Suing companies for improving your products is not a great idea.


...Whereas underhandedly surveilling people who are naive enough to buy a product from you and then profiting from the fruits of one's panty-sniffing is a brilliant one?


That completely depends upon the fine that is imposed, if any at all..


Not completely. I suspect the value Bose attaches to their brand name exceeds zero.


How would providing third parties with the information on what I'm listening to improve the headphones?


They are probably just tracking the quality of sound through the signals. Don't you think?


Don't you think? Nobody that read the article or the complaint itself thinks that.

https://www.scribd.com/document/345620278/Bose-Privacy-Compl...

(i) collect and record the titles of the music and audio files its customers choose to play through their Bose wireless products and (ii) transmit such data along with other personal identifiers to third-parties—including a data miner—without its customers’ knowledge or consent.


> and audio files

This right here. Music titles are bad enough, but titles and sources of podcasts and videos played through the headphones should be enough to upset even the most naive consumers. This amounts to a slice of your browsing history as it relates to audio and video content.
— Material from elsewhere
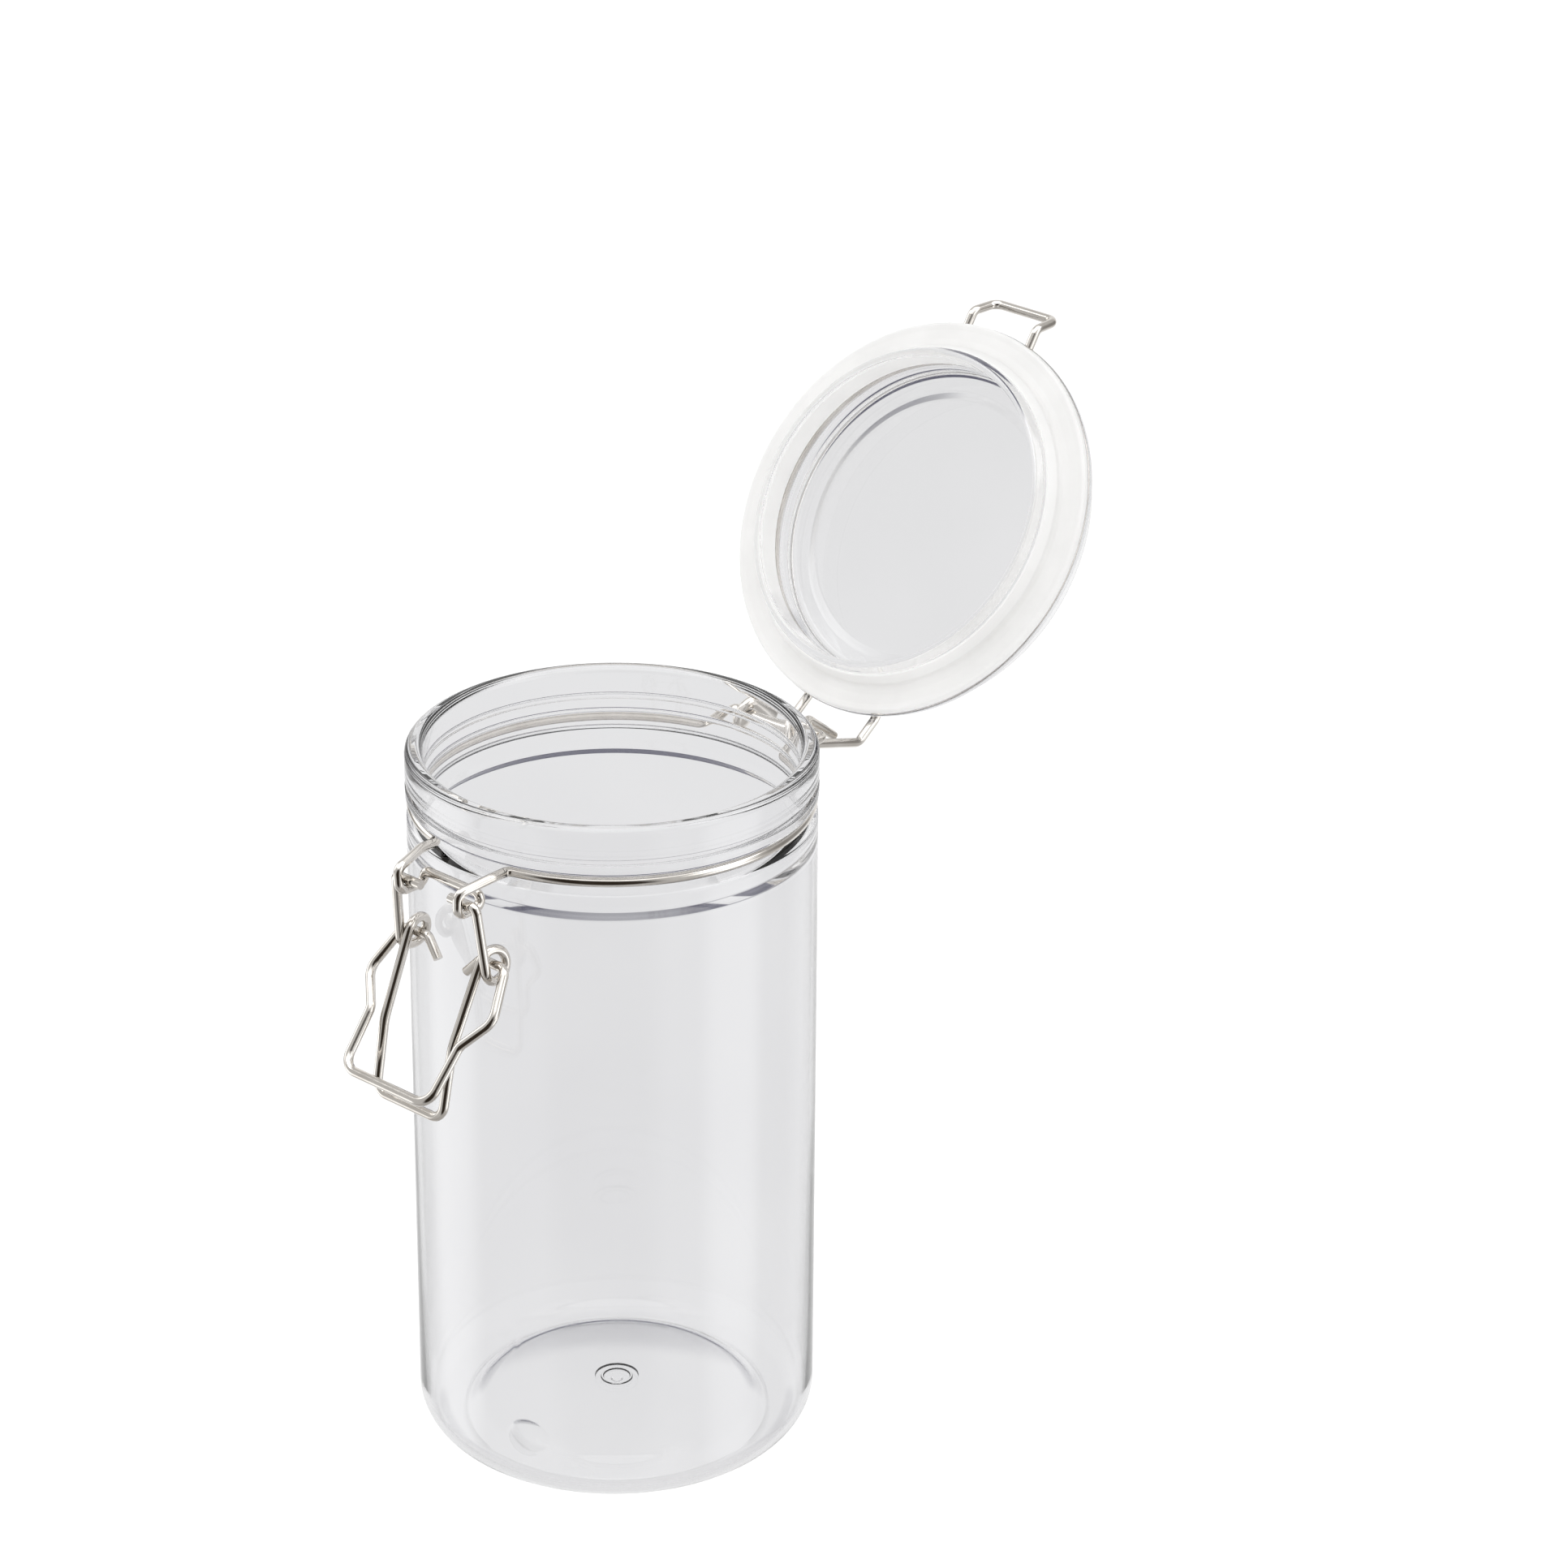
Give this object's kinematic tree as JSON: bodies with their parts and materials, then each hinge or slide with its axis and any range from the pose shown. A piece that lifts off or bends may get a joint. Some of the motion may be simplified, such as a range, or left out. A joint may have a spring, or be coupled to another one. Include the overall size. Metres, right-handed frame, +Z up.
{
  "type": "bail clamp jar",
  "caption": "Tall clear storage jar with a hinged plug lid on a wire frame, a soft sealing ring and a lever clamp with a hanging bail on the front.",
  "frame": {"origin": "middle of the face that the jar stands on, on the jar's axis", "axes": "+Z up the jar's axis, -Y towards the lever clamp, +Y towards the lid's hinge, +X to the right seen from the clamp side"},
  "size_m": [0.1036, 0.2303, 0.2569],
  "materials": {
    "clear_shell": "clear, glossy",
    "wire": "polished drawn wire",
    "seal": "translucent white, satin"
  },
  "bodies": {
    "jar": {"jar_body": "clear_shell", "neck_wire": "wire"},
    "lever": {"lever_wire": "wire"},
    "bail": {"bail_wire": "wire"},
    "lid": {"lid": "clear_shell", "gasket": "seal", "lid_wire": "wire"}
  },
  "joints": [
    {"name": "lid_hinge", "type": "hinge", "parent": "jar", "child": "lid", "pos_m": [0, 0.0606, 0.1712], "axis": [-1, 0, 0], "range_deg": [-124.5, 50]},
    {"name": "lever_hinge", "type": "hinge", "parent": "jar", "child": "lever", "pos_m": [0, -0.0593, 0.166], "axis": [-1, 0, 0], "range_deg": [0, 75]},
    {"name": "bail_hinge", "type": "hinge", "parent": "lever", "child": "bail", "pos_m": [0, -0.0535, 0.1493], "axis": [-1, 0, 0], "range_deg": [-10, 82]}
  ]
}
Got it. I thought it was routine telemetries data from other comments.


Wouldn't it be a good idea to actually read the article before commenting on it?


Who needs relevant facts when it would just distract from this perfectly good preconceived opinion I have right here?


What makes you believe this? Why would they not also send through names and fingerprints of played music so they can use those tracks to "improve compression over bluetooth for the things people are actually listening to"? I could see quite a few engineers thinking this is perfectly acceptable, without considering the repercussions.

And this doesn't even account for the "third party SDKs, bound by privacy policies not covered in this document".


Naive


Suing companies that are making your product worse is a great idea.